Экскаватор взвыл, затрясся и с болезненным стоном остановился, еще несколько секунд в нем теплилась жизнь, потом она прекратилась.

Несколько мгновений Барни молча сидел за пультом машины. Старый марсианский шакал сидел неподалеку, не спуская с него глаз.

— Ладно,— сказал ему Майерсон.— Иду.

Он выскочил из кабины, размахивая тяжелым ключом.

Зверь бросился на него.

В пяти футах от Барни он заскулил, внезапно свернул в сторону и промчался мимо, не коснувшись его, Барни обернулся, глядя на шакала.

— Нечистый,— думал зверь, остановившись на безопасном расстоянии и со страхом глядя на человека.— Ты нечистый,— с отвращением сообщил он.

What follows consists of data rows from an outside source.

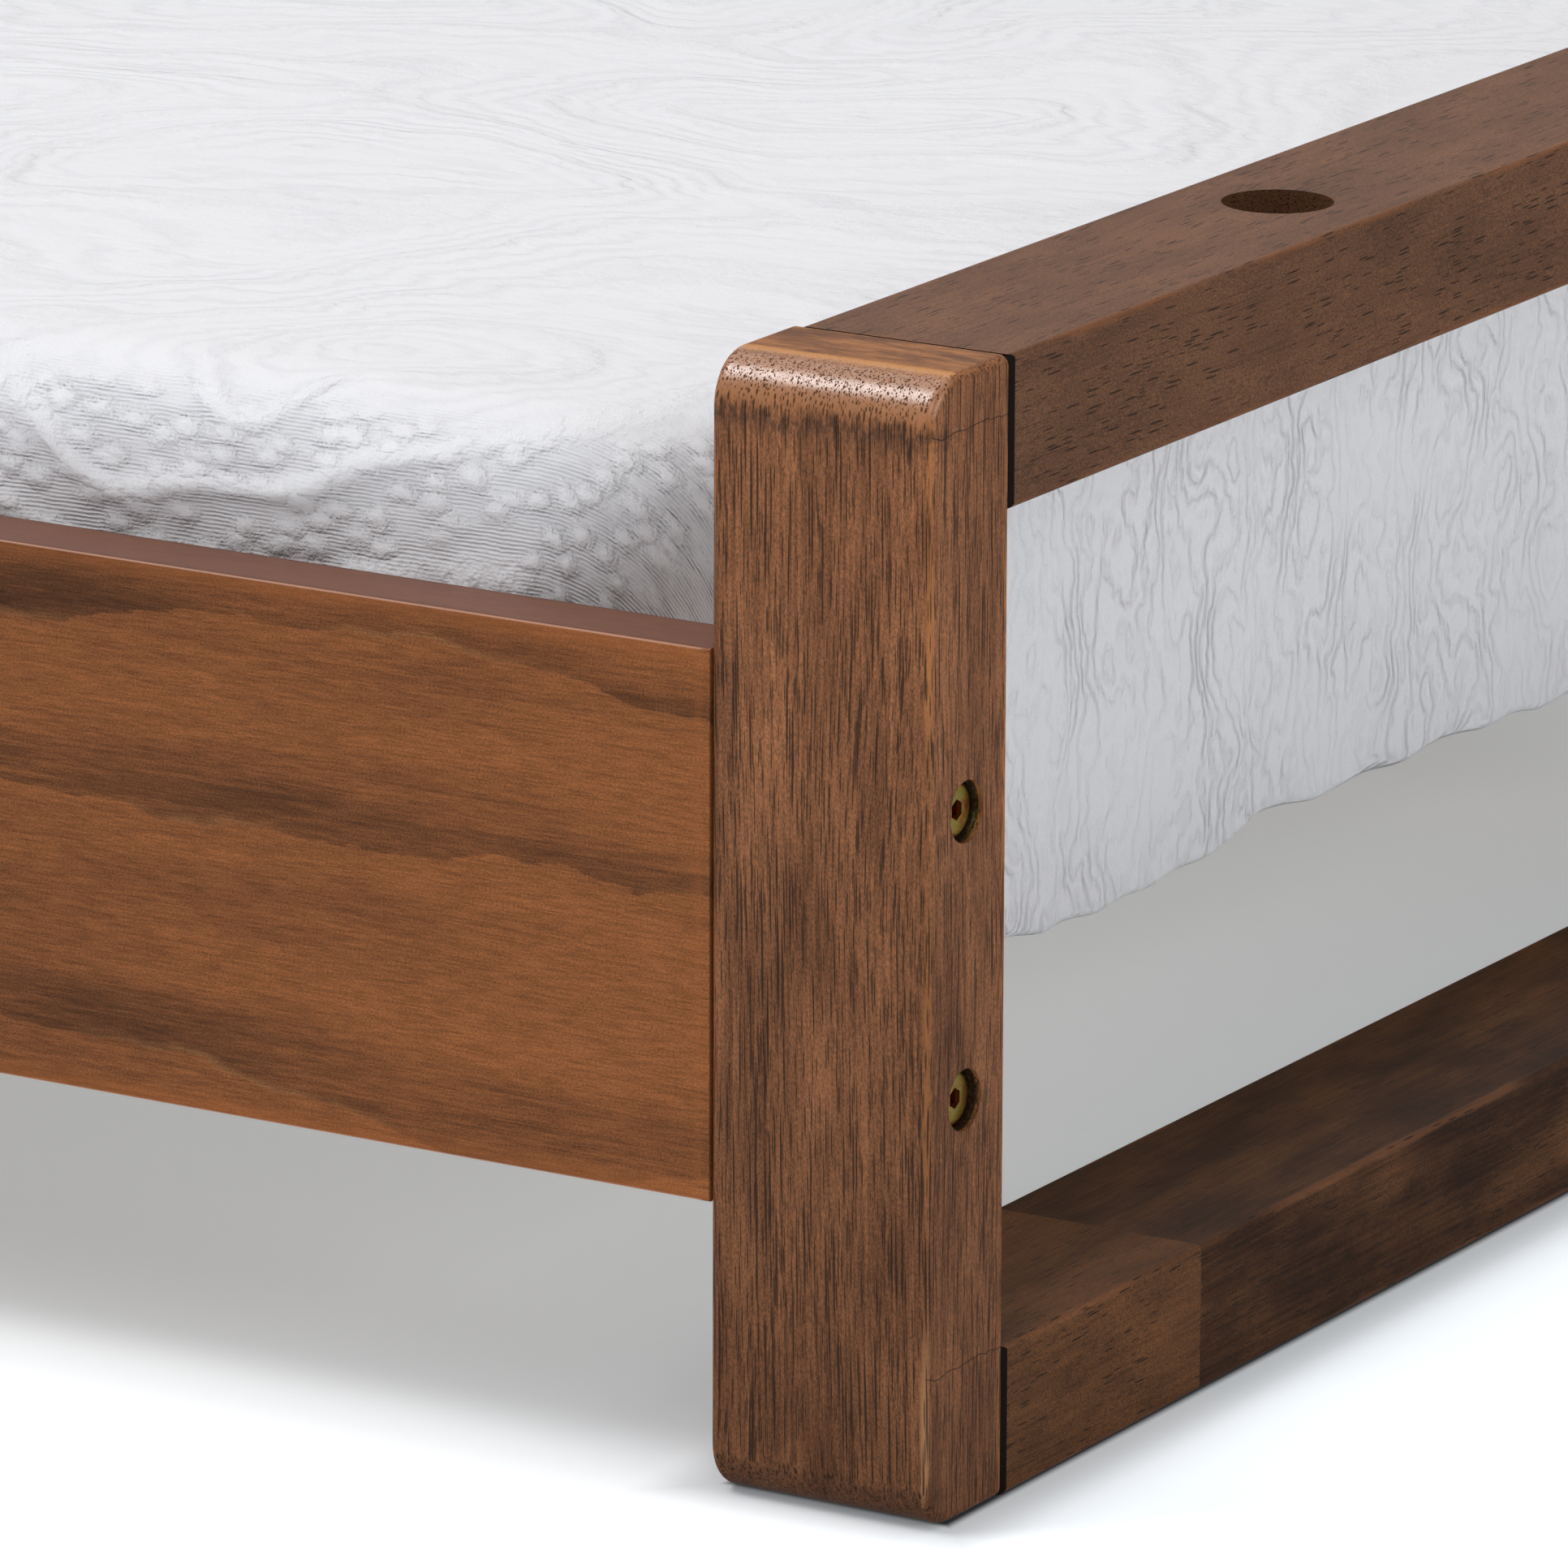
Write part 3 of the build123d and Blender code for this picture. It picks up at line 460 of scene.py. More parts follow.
def zinc(name, first, second, third, rough, node=None):
    """Zinc plating whose passivation shifts between three tints, with fine turning marks.
    Where a node is named, its bolt heads are coppery in their sockets.
    """
    material, g = new_material(name)
    point = g.object_point()
    tint = g.noise(point, 260.0, detail=2.0)
    color = g.ramp(tint, (0.32, first), (0.50, second), (0.68, third))
    marks = g.noise(point, 3200.0, detail=2.0)
    if node:
        low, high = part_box(node)
        y = g.split(point)[1]
        depth = g.math("MINIMUM", g.math("SUBTRACT", y, low[1]), g.math("SUBTRACT", high[1], y))
        color = g.mix(g.steps(depth, 0.9 * MM, 2.0 * MM), color, (0.26, 0.075, 0.028))
    g.surface(color, g.math("MULTIPLY_ADD", marks, 0.18, rough), g.bump(marks, 0.02 * MM, 0.6), Metallic=1.0)
    return material


def nylon(name):
    material, g = new_material(name)
    mottle = g.noise(g.object_point(), 900.0, detail=2.0)
    color = g.mix(mottle, (0.70, 0.69, 0.65), (0.80, 0.79, 0.75))
    g.surface(color, g.math("MULTIPLY_ADD", mottle, 0.2, 0.42), g.bump(mottle, 0.04 * MM, 0.6))
    return material


# -------------------------------------------------------------------------------- camera, light, floor

def place_camera():
    corner = Vector(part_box("foot_post_left")[0])
    turn, drop = radians(CAMERA_TURN), radians(CAMERA_DROP)
    forward = Vector((cos(drop) * cos(turn), cos(drop) * sin(turn), -sin(drop)))
    camera = bpy.data.objects.new("camera", bpy.data.cameras.new("camera"))
    bpy.context.scene.collection.objects.link(camera)
    camera.location = corner + CAMERA_FROM_CORNER
    camera.rotation_mode = "QUATERNION"
    roll = Quaternion((0, 0, 1), radians(CAMERA_ROLL))
    camera.rotation_quaternion = forward.to_track_quat("-Z", "Y") @ roll
    camera.data.lens = CAMERA_LENS_MM
    camera.data.sensor_width = CAMERA_SENSOR_MM
    camera.data.clip_end = CAMERA_SEES_TO
    bpy.context.scene.camera = camera


def add_area_light(name, place, target, size, power, color=(1.0, 1.0, 1.0)):
    light = bpy.data.lights.new(name, "AREA")
    light.shape = "RECTANGLE"
    light.size, light.size_y = size
    light.energy = power
    light.color = color
    lamp = bpy.data.objects.new(name, light)
    lamp.location = place
    lamp.rotation_mode = "QUATERNION"
    lamp.rotation_quaternion = (Vector(target) - Vector(place)).to_track_quat("-Z", "Y")
    bpy.context.scene.collection.objects.link(lamp)


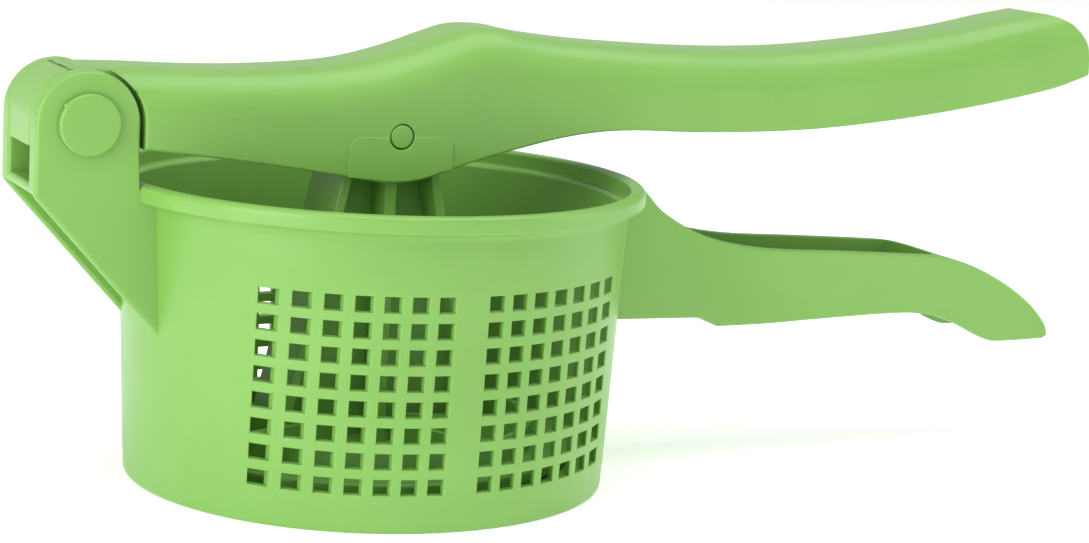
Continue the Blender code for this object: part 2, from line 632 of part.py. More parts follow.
def build_hinge_pin(work, where):
    face = -BRACKET_WIDTH / 2 - FIT_GAP
    end = BRACKET_WIDTH / 2 - FIT_GAP
    edge = 0.5 * MM
    head = [(0.0, face - PIN_HEAD_HEIGHT), (PIN_HEAD_RADIUS - edge, face - PIN_HEAD_HEIGHT),
            (PIN_HEAD_RADIUS, face - PIN_HEAD_HEIGHT + edge), (PIN_HEAD_RADIUS, face)]
    shank = [(HINGE_PIN_RADIUS, face), (HINGE_PIN_RADIUS, end)]
    hollow = [(HINGE_PIN_BORE, end), (HINGE_PIN_BORE, end - HINGE_PIN_BORE_DEPTH),
              (0.0, end - HINGE_PIN_BORE_DEPTH)]
    pin = pin_along_y("pin", (head + shank + hollow)[::-1], HINGE, work)
    finish(pin, "hinge_pin", GREEN, 0.34, where)
    return pin


def build_hinge_pin_cap(work, where):
    face = BRACKET_WIDTH / 2 + FIT_GAP
    edge = 0.5 * MM
    spigot = HINGE_PIN_BORE - FIT_GAP
    tip = face - CAP_SPIGOT_LENGTH
    profile = [(0.0, tip), (spigot - edge, tip), (spigot, tip + edge), (spigot, face),
               (PIN_HEAD_RADIUS, face), (PIN_HEAD_RADIUS, face + PIN_HEAD_HEIGHT - edge),
               (PIN_HEAD_RADIUS - edge, face + PIN_HEAD_HEIGHT), (0.0, face + PIN_HEAD_HEIGHT)]
    cap = pin_along_y("cap", profile[::-1], HINGE, work)
    finish(cap, "hinge_pin_cap", GREEN, 0.34, where)
    return cap


def build_plunger_pin(work, where):
    end = LEVER_WIDTH / 2 + PAD_PROUD - PLUNGER_PIN_RECESS
    edge = 0.4 * MM
    radius = PLUNGER_PIN_RADIUS
    profile = [(0.0, -end), (radius - edge, -end), (radius, -end + edge), (radius, end - edge),
               (radius - edge, end), (0.0, end)]
    pin = pin_along_y("rod", profile[::-1], PLUNGER_PIN, work, 24)
    finish(pin, "plunger_pin", GREEN, 0.34, where)
    return pin


# ---- assembly -----------------------------------------------------------------------------------
def main():
    for old in list(bpy.data.objects):
        bpy.data.objects.remove(old)
    parts = collection("potato_ricer")
    work = collection("workshop")
    build_pot(work, parts)
    lever = build_lever(work, parts)
    plunger = build_plunger(work, parts)
    hinge_pin = build_hinge_pin(work, parts)
    cap = build_hinge_pin_cap(work, parts)
    plunger_pin = build_plunger_pin(work, parts)
    for piece in (lever, hinge_pin, cap):
        set_origin(piece, HINGE)
    for piece in (plunger, plunger_pin):
        set_origin(piece, PLUNGER_PIN)
    for piece in parts.objects:
        piece.location.x -= MIDDLE


main()
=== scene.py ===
"""Potato ricer in apple green polypropylene, standing on a pale studio floor.

A perforated cup carries a hinge bracket on one side and a trough-shaped handle on the other. A
crowned lever turns on the hinge pin and pushes a ribbed plunger down into the cup. Outlines are in
millimetres: x from the cup's axis, y across, z from the table. Finished meshes are in metres, in
the frame's own place.
"""

import json
import logging
import math
from dataclasses import dataclass
from enum import Enum
from typing import Any, Callable, Sequence

import bmesh
import bpy
from mathutils import Matrix, Vector


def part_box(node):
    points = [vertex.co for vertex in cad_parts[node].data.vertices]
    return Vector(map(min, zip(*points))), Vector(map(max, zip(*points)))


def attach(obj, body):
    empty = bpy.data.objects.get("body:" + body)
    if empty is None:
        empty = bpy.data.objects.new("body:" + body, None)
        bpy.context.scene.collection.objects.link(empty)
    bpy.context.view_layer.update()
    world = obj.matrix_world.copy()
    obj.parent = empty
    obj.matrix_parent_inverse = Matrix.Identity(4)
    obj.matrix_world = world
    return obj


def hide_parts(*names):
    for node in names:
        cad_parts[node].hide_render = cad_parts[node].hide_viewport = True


MM = 0.001
Point = tuple[float, float]
Chooser = Callable[["EdgeFacts"], bool]
WELD = 0.002 * MM  # Vertices nearer than this are one.
HAIR = 0.1  # Slack for finding an edge by its place, in millimetres.
CLEAR = 40.0  # Cutters reach this far to each side, in millimetres.
GROUND = 20.0  # Cutters under the lever start at this height, in millimetres.

logging.basicConfig(level=logging.INFO, format="%(message)s")
LOG = logging.getLogger("potato_ricer")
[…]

«Нечистый,— подумал Барни.— Как это? Почему?»

— Просто нечистый,— мысленно ответил хищник.— Посмотри на себя. Я не могу тебя съесть, я бы заболел.

Зверь не двигался с места, глядя на него с разочарованием и отвращением. Он был испуган.

— Может быть, мы все для тебя нечистые,— сказал Барни.— Все земляне чужие для этого мира. Все пришельцы.

— Нет, только ты,— угрюмо сказал зверь.— Взгляни только на — тьфу! — свою правую руку. С тобой что-то не в порядке. Как ты можешь так жить? Ты не можешь каким-то образом очиститься?

Барни не утруждал себя разглядыванием своей руки, в этом не было необходимости.

Спокойно, со всем достоинством, на которое он был способен, он двинулся по рыхлому песку к своему бараку.

Ночью, когда он укладывался на свою узкую койку, кто-то постучал в дверь.

— Эй, Майерсон! Открой.

Он надел халат и открыл дверь.

— Этот корабль опять прилетел! — возбужденно крикнул Норм Шайн, хватая его за рукав.— Ну, знаешь, тот, с людьми из «Чуинг-зет». У тебя еще остались скины?! Если так, то...

— Если они хотят меня видеть,— сказал Барни, высвобождая рукав,— им придется спуститься сюда. Можешь им так и передать.

Он закрыл дверь.

Норм ушел, громко топая.

Барни сел за стол, достал из ящика пачку — последнюю — земных сигарет и закурил; он сидел и размышлял, слыша наверху и вокруг топот ног соседей.

«Как большие мыши,— подумал он,— почуявшие приманку».

Дверь его комнаты открылась. Барни, не поднимая глаз, продолжал рассматривать крышку стола, пепельницу, спички и пачку «Кэмела».

— Мистер Майерсон...

— Я знаю, что ты хочешь сказать,— ответил Барни.